Nach fünf Tagen erreichte die Gruppe gemeinsam mit den Balti-Trägern und der Küchenmannschaft den Concordia-Platz, von wo aus man einen fantastischen Rundblick zu den Karakorum-Giganten wie K2 und Broad Peak hatte. Ab hier kamen Pickel, Steigeisen und Seil zum Einsatz und mit der Überschreitung des Gondogoro La (5650 Meter) hatte die Tour ihren alpintechnischen Höhepunkt. Der Aufstieg erfolgte aufgrund der Eisschlaggefahr in der Nacht. Und die Bergsteiger standen bei Sonnenaufgang am Gipfel mit traumhafter Kulisse gewaltiger Gipfel: K2, Broad Peak Gasherbrum I, II, III und IV oder Laila Peak. "Hier waren die Leuchtenden Berge zum Greifen nahe." Er habe schon viele Gipfel bestiegen, "aber dies war ein ganz besonderer Moment, bei dem ich vor Glück Tränen in den Augen hatte.". Dennoch unverzichtbar: ein Gipfelfoto mit dem K2 und dem St. Ingberter Stadtwappen.

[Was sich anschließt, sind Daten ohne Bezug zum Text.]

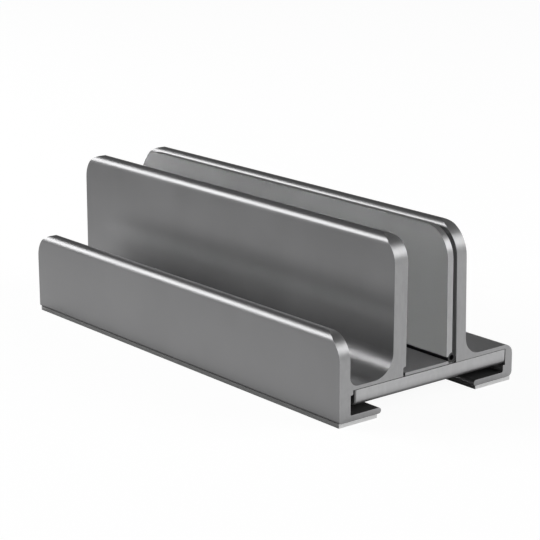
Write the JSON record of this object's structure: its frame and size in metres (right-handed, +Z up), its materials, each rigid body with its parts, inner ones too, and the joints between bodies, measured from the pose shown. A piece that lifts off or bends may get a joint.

Ab hier ging es für Klemmer und seine Kameraden in den folgenden Tagen nur noch bergab (Abstieg etwa 3000 Höhenmeter), bis die Gruppe das Bergdorf Hushe erreichte. "Da in den vergangenen drei Jahren der Gondogoro La durch das Militär gesperrt war, waren wir die ersten Bergsteiger , die wieder in dieses Dörfchen mit seinen etwa 1000 Einwohnern kamen", berichtet Klemmer. Dementsprechend groß sei das Interesse der Bevölkerung an den ausländischen Besuchern gewesen. "In der Öffentlichkeit sah man nur Männer. Die Frauen verließen ihr Haus nur selten und sind für den Haushalt und die Familie verantwortlich. Im Vergleich zu Islamabad leben die Menschen im Hushe-Tal wie im Mittelalter." Genau das mache den Reiz solch einer Tour aus: die alpintechnische und konditionelle Herausforderung und das Abenteuer, weil man nie wisse, was der nächste Tag bringt. "Aber vor allem waren es die Menschen in Pakistan, die mich immer wieder faszinierten." Trotz ihrer Armut zeigten sie Freundlichkeit und die Hilfsbereitschaft, so Klemmer. "Pakistan hat wesentlich mehr zu bieten als Selbstmordattentate und Taliban ", lautet das Fazit des St. Ingberter Bergsteigers.